_Requirement_: Repeat, exactly as written, every line from the one holding "def main() ->" through the one holding "are a second". Leave out all other lines.

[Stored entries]
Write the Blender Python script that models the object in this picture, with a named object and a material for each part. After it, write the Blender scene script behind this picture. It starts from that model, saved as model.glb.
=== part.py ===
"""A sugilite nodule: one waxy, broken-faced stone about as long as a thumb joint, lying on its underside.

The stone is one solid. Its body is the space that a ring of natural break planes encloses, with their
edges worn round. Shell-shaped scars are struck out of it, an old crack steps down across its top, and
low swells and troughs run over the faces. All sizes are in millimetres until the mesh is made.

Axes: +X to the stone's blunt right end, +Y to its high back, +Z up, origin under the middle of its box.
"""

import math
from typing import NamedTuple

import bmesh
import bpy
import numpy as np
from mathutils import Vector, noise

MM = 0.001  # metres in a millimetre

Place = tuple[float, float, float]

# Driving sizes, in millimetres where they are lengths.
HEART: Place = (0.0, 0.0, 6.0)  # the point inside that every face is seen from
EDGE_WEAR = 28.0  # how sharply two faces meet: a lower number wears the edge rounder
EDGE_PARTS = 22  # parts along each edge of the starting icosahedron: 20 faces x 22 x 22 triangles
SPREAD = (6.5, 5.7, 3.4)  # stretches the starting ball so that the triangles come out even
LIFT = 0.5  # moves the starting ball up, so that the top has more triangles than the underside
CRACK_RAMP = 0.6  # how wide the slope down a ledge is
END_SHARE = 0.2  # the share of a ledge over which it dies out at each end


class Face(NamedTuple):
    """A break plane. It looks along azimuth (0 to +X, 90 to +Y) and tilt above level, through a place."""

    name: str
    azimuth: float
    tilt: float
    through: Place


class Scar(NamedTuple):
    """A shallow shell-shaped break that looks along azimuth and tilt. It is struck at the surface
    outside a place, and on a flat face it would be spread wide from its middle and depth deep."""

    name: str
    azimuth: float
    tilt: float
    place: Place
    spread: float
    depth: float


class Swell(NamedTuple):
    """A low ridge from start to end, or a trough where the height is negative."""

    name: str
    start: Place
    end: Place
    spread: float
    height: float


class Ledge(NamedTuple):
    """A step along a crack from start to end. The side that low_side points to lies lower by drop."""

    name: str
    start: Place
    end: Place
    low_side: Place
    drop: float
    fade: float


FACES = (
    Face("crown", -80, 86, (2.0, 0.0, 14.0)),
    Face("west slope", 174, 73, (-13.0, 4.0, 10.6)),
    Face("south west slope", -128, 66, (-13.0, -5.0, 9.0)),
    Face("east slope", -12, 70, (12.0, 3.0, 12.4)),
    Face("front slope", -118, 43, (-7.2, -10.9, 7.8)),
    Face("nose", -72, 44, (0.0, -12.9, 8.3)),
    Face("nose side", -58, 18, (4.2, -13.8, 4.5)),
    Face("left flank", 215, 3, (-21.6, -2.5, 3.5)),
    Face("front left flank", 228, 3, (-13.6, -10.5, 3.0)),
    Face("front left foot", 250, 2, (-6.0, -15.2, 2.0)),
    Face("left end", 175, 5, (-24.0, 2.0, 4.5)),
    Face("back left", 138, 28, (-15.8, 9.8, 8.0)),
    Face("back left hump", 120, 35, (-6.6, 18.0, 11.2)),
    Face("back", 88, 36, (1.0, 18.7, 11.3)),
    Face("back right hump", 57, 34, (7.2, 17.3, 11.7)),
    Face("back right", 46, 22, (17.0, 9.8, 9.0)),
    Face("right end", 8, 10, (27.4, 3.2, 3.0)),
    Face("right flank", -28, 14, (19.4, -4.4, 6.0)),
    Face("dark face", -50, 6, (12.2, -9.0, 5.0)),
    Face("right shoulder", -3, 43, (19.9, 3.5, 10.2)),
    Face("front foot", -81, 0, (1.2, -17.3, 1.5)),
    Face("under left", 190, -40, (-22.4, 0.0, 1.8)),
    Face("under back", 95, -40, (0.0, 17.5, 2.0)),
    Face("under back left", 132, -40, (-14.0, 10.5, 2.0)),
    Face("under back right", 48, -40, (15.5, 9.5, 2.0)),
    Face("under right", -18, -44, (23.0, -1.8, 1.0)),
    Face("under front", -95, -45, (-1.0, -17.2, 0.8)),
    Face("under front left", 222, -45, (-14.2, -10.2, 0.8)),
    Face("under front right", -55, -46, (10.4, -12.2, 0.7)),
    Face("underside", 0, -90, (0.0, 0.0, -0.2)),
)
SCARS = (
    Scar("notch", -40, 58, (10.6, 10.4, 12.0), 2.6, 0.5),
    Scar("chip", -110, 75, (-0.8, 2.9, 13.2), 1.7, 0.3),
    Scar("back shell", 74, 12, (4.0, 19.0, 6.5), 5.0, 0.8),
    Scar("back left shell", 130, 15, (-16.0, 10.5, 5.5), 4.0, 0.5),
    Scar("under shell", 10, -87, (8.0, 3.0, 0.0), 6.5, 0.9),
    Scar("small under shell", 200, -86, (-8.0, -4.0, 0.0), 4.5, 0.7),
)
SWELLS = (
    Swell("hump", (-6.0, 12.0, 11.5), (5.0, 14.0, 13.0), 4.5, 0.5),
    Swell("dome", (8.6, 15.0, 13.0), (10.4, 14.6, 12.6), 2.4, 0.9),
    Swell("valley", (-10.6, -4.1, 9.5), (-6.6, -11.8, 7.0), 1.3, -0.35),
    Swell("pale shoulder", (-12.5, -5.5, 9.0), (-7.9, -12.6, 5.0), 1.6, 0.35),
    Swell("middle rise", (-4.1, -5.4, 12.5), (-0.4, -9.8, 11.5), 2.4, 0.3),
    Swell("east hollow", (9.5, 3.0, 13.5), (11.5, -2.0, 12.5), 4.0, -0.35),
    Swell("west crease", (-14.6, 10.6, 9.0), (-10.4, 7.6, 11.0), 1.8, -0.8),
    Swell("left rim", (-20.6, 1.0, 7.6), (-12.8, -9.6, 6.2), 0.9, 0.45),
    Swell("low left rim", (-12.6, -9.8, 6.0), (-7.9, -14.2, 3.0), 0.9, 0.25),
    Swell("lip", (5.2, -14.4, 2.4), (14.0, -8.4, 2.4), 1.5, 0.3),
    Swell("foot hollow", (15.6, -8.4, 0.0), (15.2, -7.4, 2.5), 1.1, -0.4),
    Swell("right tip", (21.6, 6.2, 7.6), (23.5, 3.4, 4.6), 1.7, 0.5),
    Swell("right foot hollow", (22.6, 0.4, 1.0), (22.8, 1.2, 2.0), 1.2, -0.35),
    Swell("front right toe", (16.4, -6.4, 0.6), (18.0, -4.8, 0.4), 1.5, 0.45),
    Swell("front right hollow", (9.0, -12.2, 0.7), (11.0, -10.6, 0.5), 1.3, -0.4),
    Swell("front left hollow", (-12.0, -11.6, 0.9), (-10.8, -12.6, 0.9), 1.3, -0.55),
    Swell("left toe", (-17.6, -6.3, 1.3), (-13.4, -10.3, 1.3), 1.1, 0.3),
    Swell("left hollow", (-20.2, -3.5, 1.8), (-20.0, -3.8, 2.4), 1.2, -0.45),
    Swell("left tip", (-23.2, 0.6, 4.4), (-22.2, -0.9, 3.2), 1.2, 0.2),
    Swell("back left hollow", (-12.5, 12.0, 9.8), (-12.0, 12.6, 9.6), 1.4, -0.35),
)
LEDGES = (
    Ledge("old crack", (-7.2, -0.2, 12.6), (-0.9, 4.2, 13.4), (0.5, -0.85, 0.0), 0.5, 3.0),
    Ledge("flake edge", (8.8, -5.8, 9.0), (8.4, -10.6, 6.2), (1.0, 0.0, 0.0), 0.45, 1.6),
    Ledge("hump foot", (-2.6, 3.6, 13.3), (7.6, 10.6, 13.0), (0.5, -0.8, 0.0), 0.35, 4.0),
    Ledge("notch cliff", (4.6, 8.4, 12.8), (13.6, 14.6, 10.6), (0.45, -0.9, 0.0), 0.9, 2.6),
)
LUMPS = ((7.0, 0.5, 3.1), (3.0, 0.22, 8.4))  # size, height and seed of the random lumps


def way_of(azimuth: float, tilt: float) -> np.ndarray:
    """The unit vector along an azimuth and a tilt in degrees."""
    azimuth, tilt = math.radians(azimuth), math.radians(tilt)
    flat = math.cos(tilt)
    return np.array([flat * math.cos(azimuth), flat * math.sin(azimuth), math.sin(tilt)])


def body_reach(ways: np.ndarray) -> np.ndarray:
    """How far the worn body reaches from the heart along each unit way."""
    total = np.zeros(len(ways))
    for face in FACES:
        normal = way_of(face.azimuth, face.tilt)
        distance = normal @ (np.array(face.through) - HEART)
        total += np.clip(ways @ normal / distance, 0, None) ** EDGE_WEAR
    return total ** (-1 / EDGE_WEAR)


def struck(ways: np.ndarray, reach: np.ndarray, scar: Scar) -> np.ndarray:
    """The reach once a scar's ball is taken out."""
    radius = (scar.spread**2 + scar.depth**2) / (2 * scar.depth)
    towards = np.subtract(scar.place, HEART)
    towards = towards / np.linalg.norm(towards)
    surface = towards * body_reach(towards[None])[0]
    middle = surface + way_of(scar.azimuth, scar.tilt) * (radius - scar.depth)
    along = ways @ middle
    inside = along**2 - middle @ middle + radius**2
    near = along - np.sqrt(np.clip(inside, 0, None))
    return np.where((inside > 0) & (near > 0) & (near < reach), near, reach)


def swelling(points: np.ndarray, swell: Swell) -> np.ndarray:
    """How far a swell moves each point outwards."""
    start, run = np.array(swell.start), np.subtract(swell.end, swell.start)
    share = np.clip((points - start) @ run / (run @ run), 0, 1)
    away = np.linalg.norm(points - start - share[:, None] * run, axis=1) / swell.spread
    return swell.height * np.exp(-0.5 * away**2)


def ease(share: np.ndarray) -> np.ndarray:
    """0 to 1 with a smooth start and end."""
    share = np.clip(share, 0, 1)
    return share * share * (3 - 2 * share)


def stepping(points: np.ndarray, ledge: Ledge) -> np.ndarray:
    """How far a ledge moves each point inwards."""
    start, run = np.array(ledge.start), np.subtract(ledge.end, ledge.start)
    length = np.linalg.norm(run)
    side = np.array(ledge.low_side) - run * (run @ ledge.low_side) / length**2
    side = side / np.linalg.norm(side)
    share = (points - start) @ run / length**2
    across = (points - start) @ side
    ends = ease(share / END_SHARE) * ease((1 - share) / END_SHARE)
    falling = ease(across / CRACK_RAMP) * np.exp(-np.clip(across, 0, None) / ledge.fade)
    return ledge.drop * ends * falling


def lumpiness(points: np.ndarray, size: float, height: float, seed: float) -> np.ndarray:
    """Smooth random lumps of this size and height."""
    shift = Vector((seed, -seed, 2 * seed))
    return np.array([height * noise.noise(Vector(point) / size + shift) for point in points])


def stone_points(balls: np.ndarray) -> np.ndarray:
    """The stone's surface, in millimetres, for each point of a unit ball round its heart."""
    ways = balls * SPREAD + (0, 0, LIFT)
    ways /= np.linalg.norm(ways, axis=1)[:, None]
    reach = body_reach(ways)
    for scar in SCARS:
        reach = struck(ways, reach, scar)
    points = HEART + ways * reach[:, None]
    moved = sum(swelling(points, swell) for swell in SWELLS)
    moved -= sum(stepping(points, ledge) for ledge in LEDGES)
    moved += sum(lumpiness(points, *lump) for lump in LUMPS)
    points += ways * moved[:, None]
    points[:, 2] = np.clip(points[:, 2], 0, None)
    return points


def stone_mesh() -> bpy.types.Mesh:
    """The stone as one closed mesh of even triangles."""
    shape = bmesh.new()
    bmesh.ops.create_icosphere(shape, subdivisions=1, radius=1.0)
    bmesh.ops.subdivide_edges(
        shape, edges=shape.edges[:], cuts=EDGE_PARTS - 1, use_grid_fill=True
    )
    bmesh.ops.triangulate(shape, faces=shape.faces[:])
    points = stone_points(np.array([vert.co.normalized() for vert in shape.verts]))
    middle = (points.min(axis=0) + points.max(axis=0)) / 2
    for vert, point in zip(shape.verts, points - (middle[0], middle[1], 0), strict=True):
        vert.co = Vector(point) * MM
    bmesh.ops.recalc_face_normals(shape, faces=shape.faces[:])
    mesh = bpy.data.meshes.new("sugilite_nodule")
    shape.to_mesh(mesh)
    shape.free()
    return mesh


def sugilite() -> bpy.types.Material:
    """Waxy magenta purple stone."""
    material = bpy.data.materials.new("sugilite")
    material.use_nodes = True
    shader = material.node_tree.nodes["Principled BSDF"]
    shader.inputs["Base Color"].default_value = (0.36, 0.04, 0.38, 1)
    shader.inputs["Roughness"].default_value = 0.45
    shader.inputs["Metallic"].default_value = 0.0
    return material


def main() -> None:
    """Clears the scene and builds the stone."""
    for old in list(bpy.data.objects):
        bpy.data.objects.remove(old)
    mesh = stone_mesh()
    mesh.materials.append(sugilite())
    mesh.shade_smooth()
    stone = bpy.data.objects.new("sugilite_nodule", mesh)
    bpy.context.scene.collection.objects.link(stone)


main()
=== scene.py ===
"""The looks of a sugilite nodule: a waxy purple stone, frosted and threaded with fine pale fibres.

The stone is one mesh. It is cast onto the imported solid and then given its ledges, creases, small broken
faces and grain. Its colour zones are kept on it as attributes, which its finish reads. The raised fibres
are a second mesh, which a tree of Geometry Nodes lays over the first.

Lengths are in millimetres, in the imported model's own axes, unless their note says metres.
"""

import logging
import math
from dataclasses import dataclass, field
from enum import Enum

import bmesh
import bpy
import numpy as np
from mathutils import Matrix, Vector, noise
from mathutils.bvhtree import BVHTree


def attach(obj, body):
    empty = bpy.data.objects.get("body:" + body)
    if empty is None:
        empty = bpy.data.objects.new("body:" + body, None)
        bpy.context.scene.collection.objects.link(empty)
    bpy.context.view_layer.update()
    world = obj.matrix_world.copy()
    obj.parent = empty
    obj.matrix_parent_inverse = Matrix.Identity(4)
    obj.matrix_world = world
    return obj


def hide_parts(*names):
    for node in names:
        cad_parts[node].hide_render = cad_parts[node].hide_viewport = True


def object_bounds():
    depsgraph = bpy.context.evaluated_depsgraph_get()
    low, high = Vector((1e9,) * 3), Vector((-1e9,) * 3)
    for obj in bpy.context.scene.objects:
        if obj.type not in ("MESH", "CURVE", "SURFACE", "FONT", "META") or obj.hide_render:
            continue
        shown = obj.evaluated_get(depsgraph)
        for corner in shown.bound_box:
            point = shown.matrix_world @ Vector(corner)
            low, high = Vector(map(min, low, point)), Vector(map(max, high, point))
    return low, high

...

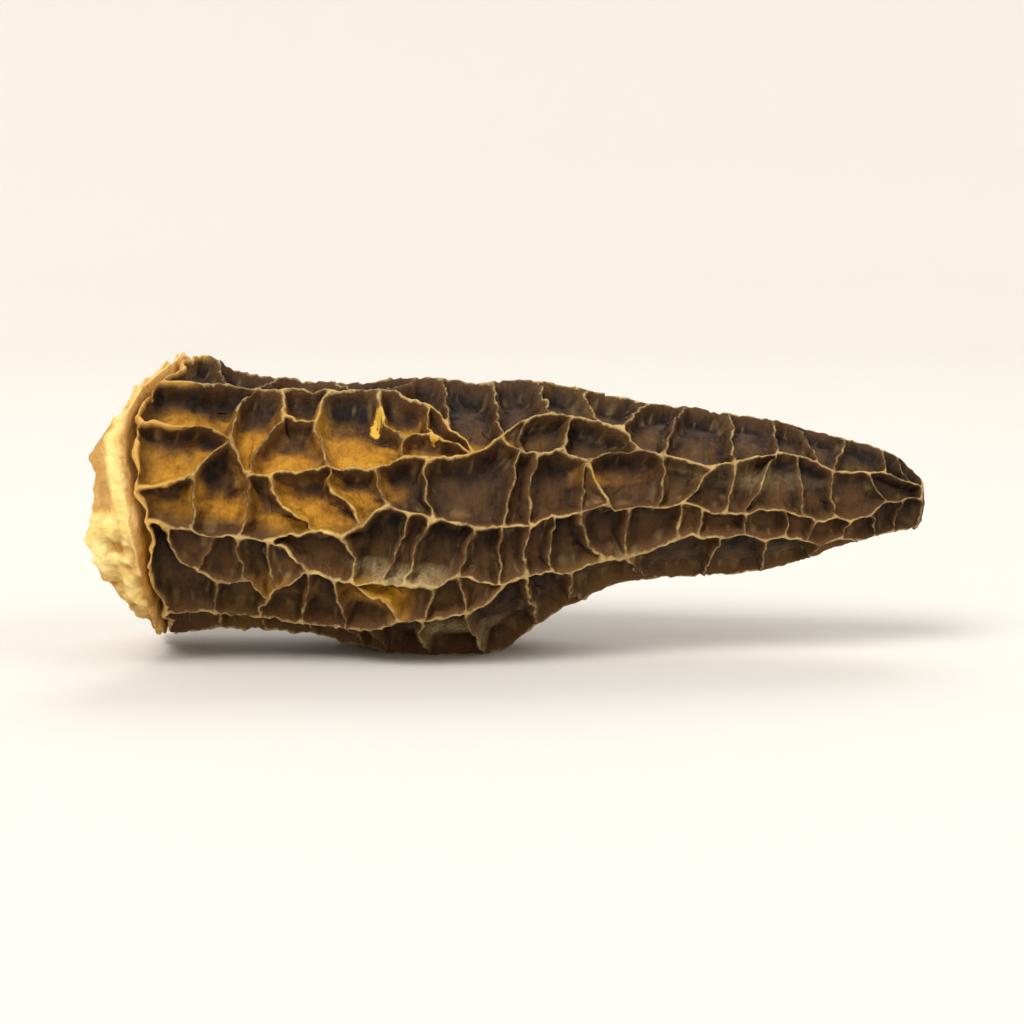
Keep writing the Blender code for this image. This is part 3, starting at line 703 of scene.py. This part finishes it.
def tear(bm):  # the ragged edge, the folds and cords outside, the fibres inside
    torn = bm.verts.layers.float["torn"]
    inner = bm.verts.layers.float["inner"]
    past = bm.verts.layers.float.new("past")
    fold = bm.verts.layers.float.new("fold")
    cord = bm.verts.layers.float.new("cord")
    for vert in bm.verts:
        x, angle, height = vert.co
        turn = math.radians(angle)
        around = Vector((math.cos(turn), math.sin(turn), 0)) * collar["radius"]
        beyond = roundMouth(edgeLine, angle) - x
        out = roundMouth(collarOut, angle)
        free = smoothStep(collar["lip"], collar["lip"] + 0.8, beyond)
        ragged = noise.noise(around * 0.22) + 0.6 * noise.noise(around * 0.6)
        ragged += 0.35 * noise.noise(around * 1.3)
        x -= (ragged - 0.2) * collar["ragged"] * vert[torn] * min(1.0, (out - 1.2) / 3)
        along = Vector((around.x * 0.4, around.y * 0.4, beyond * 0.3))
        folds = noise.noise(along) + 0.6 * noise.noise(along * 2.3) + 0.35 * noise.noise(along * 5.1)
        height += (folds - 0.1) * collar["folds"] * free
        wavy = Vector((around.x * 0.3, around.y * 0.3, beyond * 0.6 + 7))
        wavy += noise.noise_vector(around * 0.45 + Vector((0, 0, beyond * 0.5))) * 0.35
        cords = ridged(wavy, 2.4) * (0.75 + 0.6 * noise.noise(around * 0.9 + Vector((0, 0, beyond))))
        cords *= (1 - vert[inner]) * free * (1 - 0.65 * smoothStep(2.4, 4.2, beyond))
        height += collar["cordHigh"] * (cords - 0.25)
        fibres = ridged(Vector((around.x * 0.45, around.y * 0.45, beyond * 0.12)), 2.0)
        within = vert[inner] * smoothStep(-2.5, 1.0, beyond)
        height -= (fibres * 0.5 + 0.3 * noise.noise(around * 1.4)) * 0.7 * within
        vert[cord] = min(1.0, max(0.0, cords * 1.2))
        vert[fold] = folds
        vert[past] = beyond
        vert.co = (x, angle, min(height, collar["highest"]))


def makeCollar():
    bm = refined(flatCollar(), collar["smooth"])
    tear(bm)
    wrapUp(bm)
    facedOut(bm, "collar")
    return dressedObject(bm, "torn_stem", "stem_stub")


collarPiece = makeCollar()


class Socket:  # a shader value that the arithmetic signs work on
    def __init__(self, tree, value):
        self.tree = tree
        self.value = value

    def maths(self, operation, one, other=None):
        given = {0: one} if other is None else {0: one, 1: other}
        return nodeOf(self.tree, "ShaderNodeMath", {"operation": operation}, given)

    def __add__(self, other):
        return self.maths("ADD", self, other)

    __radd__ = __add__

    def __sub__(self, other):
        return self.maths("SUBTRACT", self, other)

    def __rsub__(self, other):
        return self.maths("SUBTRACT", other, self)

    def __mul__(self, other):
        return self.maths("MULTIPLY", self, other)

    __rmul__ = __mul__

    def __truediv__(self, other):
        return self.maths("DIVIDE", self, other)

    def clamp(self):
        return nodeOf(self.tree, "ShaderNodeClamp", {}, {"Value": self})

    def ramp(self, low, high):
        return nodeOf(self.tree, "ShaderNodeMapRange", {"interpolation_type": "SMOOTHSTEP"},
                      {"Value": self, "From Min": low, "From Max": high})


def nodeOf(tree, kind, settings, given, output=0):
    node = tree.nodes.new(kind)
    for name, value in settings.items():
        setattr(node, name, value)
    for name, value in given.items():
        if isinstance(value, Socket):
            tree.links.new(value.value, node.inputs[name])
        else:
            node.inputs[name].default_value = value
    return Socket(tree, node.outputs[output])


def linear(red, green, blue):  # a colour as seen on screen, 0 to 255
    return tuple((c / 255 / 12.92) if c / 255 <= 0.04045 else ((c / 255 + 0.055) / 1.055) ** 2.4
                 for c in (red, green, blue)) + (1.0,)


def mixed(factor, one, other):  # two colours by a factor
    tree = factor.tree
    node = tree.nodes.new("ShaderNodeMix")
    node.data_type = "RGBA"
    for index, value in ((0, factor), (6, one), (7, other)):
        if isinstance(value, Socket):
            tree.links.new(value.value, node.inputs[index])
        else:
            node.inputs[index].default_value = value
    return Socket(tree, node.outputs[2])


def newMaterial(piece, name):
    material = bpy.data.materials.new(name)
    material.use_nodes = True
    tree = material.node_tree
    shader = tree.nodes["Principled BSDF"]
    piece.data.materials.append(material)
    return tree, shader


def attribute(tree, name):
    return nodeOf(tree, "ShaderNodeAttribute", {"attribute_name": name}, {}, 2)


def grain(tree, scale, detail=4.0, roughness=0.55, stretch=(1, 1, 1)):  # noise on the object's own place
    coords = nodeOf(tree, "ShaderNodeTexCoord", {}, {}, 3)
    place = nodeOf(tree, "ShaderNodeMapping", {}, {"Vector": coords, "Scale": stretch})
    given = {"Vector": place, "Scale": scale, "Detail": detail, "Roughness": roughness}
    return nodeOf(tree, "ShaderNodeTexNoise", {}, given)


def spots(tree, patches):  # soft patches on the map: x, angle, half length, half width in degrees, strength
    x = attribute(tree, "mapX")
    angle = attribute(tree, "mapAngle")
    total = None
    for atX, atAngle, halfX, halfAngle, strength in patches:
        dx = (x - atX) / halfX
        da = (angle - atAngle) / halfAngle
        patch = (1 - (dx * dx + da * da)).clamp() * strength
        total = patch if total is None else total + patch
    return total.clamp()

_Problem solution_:
def main() -> None:
    """Clears the scene and builds the stone."""
    for old in list(bpy.data.objects):
        bpy.data.objects.remove(old)
    mesh = stone_mesh()
    mesh.materials.append(sugilite())
    mesh.shade_smooth()
    stone = bpy.data.objects.new("sugilite_nodule", mesh)
    bpy.context.scene.collection.objects.link(stone)


main()
=== scene.py ===
"""The looks of a sugilite nodule: a waxy purple stone, frosted and threaded with fine pale fibres.

The stone is one mesh. It is cast onto the imported solid and then given its ledges, creases, small broken
faces and grain. Its colour zones are kept on it as attributes, which its finish reads. The raised fibres
are a second mesh, which a tree of Geometry Nodes lays over the first.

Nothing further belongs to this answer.